■ WORK TO DO ■
Print the listing below exactly.

■ DATA ■
***

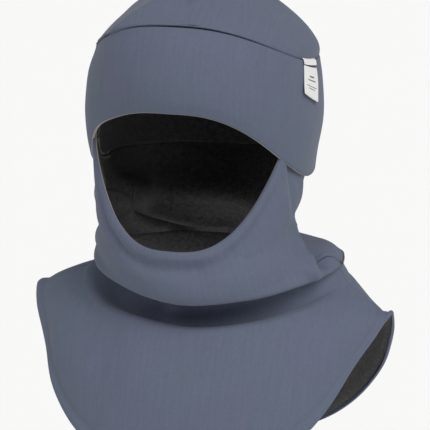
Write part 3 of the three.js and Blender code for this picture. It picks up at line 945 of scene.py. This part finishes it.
def crown_relief(s):
    """Four darts run down from the crown's top, each to a puckered tip."""
    def relief(place):
        p = place["points"]
        reach = np.hypot(p[..., 0] - s.head.shift, p[..., 1])
        total = head_sway(p)
        total += swell(p, *FACET_RIDGE) + swell(p, *FACET_FLAT)
        arc = place["from_top"]
        for quarter in range(4):
            turn = place["angles"] - s.head.dart_turn - quarter * math.pi / 2
            off = np.where(np.cos(turn) > 0, reach * np.abs(np.sin(turn)), 1)
            fade = 1 - ramp(arc, 0.8 * s.head.dart_length, s.head.dart_length)
            sunk = fade * ramp(arc, 0, 0.012)
            total -= s.head.dart_depth * np.exp(-off / DART_LINE) * sunk
            total += band(off, 0.35 * s.head.dart_depth, 0.0065, 0.0045) * sunk
            tip = np.hypot(off, arc - s.head.dart_length)
            total -= band(tip, 0.25 * s.head.dart_depth, 0, DART_TIP)
        return total
    return relief


def cuff_relief(place):
    """The cuff's cloth is a little uneven."""
    return head_sway(place["points"])


HOOD_RADIUS = 0.09


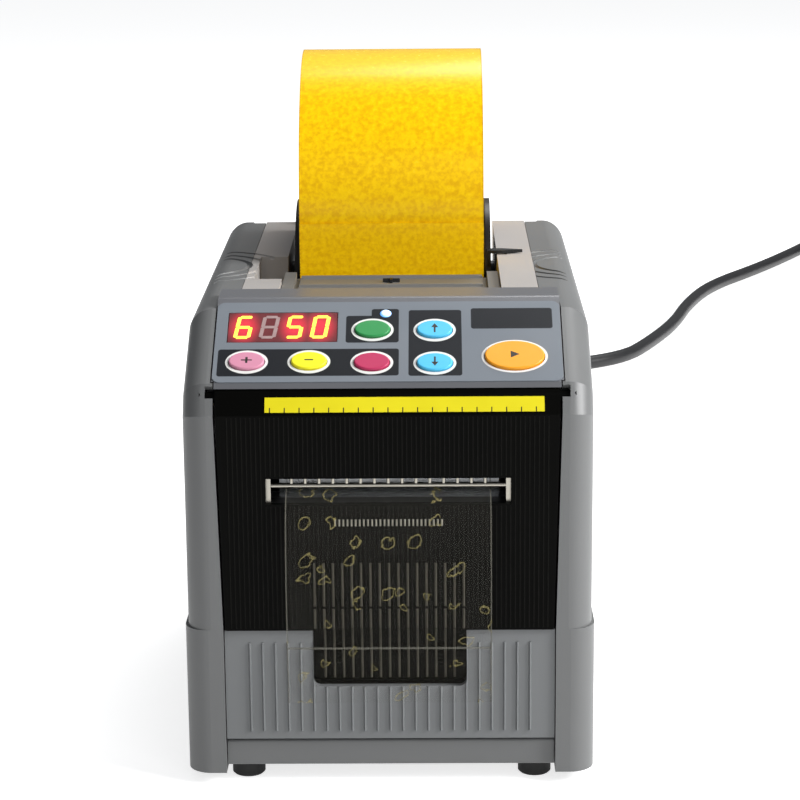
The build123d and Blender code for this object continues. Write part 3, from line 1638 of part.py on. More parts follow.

***

■ CORRECT RESULT ■
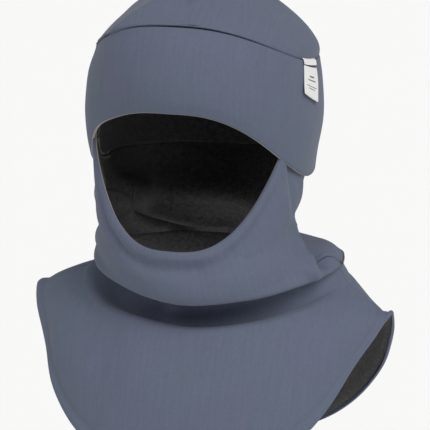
Write part 3 of the three.js and Blender code for this picture. It picks up at line 945 of scene.py. This part finishes it.
def crown_relief(s):
    """Four darts run down from the crown's top, each to a puckered tip."""
    def relief(place):
        p = place["points"]
        reach = np.hypot(p[..., 0] - s.head.shift, p[..., 1])
        total = head_sway(p)
        total += swell(p, *FACET_RIDGE) + swell(p, *FACET_FLAT)
        arc = place["from_top"]
        for quarter in range(4):
            turn = place["angles"] - s.head.dart_turn - quarter * math.pi / 2
            off = np.where(np.cos(turn) > 0, reach * np.abs(np.sin(turn)), 1)
            fade = 1 - ramp(arc, 0.8 * s.head.dart_length, s.head.dart_length)
            sunk = fade * ramp(arc, 0, 0.012)
            total -= s.head.dart_depth * np.exp(-off / DART_LINE) * sunk
            total += band(off, 0.35 * s.head.dart_depth, 0.0065, 0.0045) * sunk
            tip = np.hypot(off, arc - s.head.dart_length)
            total -= band(tip, 0.25 * s.head.dart_depth, 0, DART_TIP)
        return total
    return relief


def cuff_relief(place):
    """The cuff's cloth is a little uneven."""
    return head_sway(place["points"])


HOOD_RADIUS = 0.09


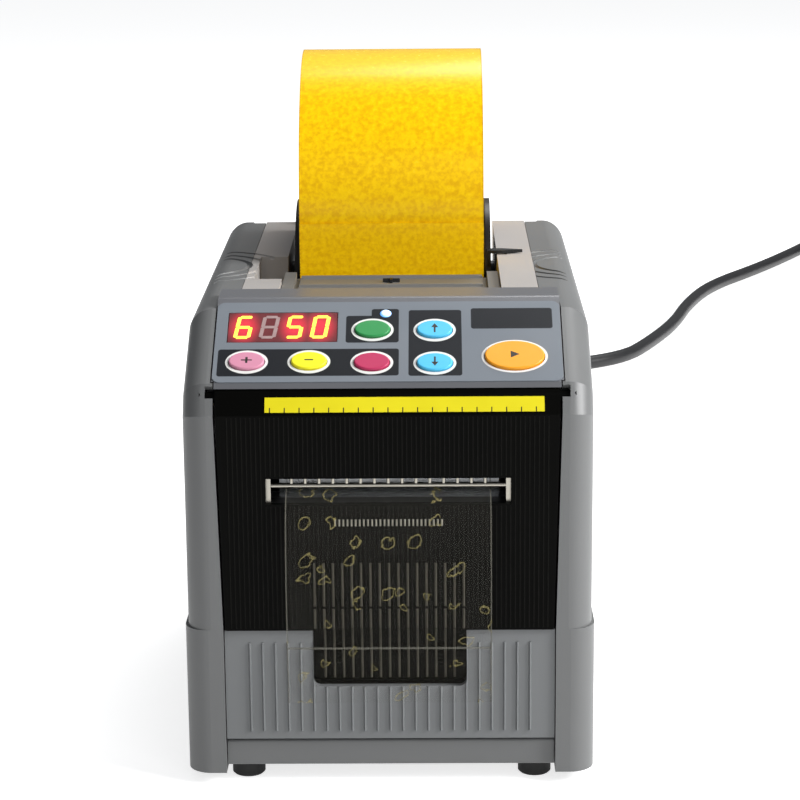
The build123d and Blender code for this object continues. Write part 3, from line 1638 of part.py on. More parts follow.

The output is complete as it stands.